> **Your instructions**
Each line from the one containing "return low, high" through the one containing "return Vector((OUTER_FACE +" is to be retyped exactly, both end lines included, and all other lines left out.

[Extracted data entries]
▽
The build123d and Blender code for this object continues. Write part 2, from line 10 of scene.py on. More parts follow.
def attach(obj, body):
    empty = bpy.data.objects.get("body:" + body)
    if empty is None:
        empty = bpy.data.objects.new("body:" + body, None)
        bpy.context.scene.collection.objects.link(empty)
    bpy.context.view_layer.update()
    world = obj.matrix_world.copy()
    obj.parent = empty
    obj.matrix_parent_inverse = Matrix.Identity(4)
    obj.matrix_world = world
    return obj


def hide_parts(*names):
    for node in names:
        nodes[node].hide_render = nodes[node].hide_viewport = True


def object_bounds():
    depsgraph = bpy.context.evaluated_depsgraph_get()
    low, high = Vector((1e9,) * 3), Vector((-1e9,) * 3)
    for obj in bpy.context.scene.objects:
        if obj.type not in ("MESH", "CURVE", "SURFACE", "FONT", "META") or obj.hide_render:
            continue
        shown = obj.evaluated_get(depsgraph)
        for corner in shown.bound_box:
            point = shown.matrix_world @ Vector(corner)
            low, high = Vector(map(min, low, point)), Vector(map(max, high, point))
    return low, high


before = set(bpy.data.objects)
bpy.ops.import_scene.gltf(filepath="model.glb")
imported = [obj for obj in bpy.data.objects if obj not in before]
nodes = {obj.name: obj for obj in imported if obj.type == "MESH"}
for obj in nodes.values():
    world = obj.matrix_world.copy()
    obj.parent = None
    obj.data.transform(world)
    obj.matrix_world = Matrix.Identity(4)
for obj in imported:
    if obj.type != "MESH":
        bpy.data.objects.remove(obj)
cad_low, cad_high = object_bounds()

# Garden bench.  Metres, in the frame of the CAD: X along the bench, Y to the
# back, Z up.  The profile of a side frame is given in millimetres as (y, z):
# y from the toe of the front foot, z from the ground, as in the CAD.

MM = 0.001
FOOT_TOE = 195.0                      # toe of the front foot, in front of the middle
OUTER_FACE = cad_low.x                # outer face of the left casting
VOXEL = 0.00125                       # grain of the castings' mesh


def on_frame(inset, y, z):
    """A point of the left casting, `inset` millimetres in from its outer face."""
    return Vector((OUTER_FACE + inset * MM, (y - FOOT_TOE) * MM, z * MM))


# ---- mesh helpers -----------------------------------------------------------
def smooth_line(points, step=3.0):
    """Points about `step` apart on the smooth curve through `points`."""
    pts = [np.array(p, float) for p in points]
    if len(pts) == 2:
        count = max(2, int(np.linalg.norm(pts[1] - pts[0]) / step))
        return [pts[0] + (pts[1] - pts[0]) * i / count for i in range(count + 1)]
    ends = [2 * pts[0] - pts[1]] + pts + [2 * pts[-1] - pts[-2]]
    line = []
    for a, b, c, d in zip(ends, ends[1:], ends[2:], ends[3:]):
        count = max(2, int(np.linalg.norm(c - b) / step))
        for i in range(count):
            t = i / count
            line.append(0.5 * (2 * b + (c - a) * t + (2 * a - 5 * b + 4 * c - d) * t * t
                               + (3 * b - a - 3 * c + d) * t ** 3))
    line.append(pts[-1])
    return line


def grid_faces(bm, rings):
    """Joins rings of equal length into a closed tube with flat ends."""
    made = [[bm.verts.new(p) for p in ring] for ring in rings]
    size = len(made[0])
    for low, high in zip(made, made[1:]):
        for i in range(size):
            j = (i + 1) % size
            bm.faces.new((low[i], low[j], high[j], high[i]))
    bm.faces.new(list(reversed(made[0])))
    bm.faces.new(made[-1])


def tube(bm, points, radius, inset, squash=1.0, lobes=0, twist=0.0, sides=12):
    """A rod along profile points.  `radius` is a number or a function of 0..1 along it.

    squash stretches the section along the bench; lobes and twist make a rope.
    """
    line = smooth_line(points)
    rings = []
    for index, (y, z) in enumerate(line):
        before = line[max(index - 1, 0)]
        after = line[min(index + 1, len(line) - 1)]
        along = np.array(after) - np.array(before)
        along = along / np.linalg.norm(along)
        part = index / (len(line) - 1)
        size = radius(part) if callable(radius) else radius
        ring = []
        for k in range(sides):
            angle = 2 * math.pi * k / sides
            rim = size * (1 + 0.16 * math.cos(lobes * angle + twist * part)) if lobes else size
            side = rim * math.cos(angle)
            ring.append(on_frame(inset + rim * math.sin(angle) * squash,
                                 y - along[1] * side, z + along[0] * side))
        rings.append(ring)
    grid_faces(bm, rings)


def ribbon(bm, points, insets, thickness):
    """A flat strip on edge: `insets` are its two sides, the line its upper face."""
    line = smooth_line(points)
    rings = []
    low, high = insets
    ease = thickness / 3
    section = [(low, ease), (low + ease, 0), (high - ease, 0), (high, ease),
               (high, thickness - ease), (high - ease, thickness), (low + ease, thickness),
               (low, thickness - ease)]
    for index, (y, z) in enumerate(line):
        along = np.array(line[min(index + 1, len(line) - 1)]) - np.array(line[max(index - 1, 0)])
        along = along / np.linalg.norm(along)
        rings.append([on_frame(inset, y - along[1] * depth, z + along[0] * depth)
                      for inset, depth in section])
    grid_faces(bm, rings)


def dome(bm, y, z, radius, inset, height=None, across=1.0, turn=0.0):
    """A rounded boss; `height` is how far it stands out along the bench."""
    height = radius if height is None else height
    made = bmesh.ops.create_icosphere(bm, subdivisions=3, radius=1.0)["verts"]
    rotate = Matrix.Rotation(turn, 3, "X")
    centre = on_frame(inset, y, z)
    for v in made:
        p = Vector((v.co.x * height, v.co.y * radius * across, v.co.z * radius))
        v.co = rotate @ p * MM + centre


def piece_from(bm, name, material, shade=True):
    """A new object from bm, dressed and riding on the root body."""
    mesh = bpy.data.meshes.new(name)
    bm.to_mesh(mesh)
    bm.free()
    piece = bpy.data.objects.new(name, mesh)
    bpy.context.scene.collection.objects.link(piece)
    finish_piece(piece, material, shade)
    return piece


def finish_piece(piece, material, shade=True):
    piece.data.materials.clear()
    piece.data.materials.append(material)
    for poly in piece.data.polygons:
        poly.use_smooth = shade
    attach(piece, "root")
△
▽
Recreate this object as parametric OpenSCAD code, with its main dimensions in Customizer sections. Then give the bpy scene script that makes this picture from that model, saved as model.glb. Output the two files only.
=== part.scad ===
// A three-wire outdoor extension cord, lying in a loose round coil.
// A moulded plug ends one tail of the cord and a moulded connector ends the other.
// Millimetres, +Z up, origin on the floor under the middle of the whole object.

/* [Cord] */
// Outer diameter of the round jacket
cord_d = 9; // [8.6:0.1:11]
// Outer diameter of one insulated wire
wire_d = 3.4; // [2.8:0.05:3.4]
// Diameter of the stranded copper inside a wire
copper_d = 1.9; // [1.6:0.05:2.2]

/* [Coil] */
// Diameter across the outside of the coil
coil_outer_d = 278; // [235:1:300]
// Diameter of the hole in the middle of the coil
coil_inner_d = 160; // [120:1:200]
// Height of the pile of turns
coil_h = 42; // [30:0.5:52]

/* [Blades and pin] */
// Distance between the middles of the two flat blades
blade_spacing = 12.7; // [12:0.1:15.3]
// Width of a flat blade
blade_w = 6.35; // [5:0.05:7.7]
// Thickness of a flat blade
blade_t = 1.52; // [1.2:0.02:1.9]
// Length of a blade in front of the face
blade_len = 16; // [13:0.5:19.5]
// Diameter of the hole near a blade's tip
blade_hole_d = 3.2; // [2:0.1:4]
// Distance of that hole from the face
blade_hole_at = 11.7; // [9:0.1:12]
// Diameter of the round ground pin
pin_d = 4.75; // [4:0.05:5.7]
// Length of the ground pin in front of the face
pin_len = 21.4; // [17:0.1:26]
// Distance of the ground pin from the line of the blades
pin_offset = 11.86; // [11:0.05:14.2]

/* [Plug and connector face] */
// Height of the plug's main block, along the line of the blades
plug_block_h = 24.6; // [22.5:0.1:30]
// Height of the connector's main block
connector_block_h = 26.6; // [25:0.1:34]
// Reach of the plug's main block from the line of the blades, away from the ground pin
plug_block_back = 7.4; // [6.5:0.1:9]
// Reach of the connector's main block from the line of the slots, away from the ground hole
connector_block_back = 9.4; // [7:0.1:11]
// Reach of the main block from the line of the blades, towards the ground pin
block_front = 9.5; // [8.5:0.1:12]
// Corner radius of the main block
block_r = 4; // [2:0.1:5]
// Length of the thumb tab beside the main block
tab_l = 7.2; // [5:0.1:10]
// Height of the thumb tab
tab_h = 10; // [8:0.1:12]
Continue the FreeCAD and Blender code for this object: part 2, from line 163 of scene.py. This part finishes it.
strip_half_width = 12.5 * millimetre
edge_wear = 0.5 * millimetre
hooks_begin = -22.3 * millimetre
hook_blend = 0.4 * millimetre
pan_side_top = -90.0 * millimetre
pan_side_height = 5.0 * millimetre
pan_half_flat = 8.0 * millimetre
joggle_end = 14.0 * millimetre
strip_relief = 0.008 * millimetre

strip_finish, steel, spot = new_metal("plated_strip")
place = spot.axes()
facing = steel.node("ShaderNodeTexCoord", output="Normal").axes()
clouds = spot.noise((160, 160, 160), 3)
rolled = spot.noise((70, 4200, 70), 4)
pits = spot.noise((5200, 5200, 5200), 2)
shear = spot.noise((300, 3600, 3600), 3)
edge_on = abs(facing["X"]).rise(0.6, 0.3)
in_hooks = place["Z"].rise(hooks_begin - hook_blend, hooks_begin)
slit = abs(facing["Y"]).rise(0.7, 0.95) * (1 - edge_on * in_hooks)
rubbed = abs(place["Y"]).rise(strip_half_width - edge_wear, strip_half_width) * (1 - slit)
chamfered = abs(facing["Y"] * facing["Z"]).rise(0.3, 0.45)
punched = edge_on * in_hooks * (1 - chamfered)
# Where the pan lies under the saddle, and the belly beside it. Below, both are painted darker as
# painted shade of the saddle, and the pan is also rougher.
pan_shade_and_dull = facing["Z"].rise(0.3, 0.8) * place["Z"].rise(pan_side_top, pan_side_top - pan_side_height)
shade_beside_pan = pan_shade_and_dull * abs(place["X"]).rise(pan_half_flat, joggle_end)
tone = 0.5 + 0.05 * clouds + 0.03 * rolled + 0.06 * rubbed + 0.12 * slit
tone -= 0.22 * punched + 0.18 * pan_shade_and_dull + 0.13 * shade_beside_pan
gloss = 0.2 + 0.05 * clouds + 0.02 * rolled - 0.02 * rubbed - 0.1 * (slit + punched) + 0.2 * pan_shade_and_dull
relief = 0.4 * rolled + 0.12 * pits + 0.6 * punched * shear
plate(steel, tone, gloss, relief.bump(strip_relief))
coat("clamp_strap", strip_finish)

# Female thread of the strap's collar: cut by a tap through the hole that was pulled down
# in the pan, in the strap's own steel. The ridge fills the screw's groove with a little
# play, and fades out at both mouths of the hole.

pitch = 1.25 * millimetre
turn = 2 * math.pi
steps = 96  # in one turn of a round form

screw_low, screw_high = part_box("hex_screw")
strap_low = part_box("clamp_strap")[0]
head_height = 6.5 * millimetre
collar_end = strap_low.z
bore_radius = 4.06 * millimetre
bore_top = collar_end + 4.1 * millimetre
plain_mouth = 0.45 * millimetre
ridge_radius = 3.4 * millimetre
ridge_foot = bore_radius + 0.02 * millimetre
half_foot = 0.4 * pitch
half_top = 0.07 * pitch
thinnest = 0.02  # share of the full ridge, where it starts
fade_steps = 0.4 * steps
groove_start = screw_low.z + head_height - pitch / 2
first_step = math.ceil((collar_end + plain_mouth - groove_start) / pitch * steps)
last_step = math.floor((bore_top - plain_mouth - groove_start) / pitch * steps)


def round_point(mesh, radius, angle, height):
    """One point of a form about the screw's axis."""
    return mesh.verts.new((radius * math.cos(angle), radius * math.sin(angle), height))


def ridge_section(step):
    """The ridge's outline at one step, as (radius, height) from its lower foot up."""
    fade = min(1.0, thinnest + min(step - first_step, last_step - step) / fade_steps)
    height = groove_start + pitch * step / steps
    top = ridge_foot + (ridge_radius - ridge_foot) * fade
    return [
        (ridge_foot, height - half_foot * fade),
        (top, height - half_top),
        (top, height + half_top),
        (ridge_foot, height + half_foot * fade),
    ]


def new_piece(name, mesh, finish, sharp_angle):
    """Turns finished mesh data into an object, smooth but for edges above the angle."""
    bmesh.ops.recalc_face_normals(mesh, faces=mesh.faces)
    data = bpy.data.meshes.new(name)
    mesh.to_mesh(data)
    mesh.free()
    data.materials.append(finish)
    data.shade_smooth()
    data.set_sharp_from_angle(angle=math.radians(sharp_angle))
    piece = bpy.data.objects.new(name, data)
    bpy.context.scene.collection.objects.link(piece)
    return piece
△
> **Result**
    return low, high


before = set(bpy.data.objects)
bpy.ops.import_scene.gltf(filepath="model.glb")
imported = [obj for obj in bpy.data.objects if obj not in before]
nodes = {obj.name: obj for obj in imported if obj.type == "MESH"}
for obj in nodes.values():
    world = obj.matrix_world.copy()
    obj.parent = None
    obj.data.transform(world)
    obj.matrix_world = Matrix.Identity(4)
for obj in imported:
    if obj.type != "MESH":
        bpy.data.objects.remove(obj)
cad_low, cad_high = object_bounds()

# Garden bench.  Metres, in the frame of the CAD: X along the bench, Y to the
# back, Z up.  The profile of a side frame is given in millimetres as (y, z):
# y from the toe of the front foot, z from the ground, as in the CAD.

MM = 0.001
FOOT_TOE = 195.0                      # toe of the front foot, in front of the middle
OUTER_FACE = cad_low.x                # outer face of the left casting
VOXEL = 0.00125                       # grain of the castings' mesh


def on_frame(inset, y, z):
    """A point of the left casting, `inset` millimetres in from its outer face."""
    return Vector((OUTER_FACE + inset * MM, (y - FOOT_TOE) * MM, z * MM))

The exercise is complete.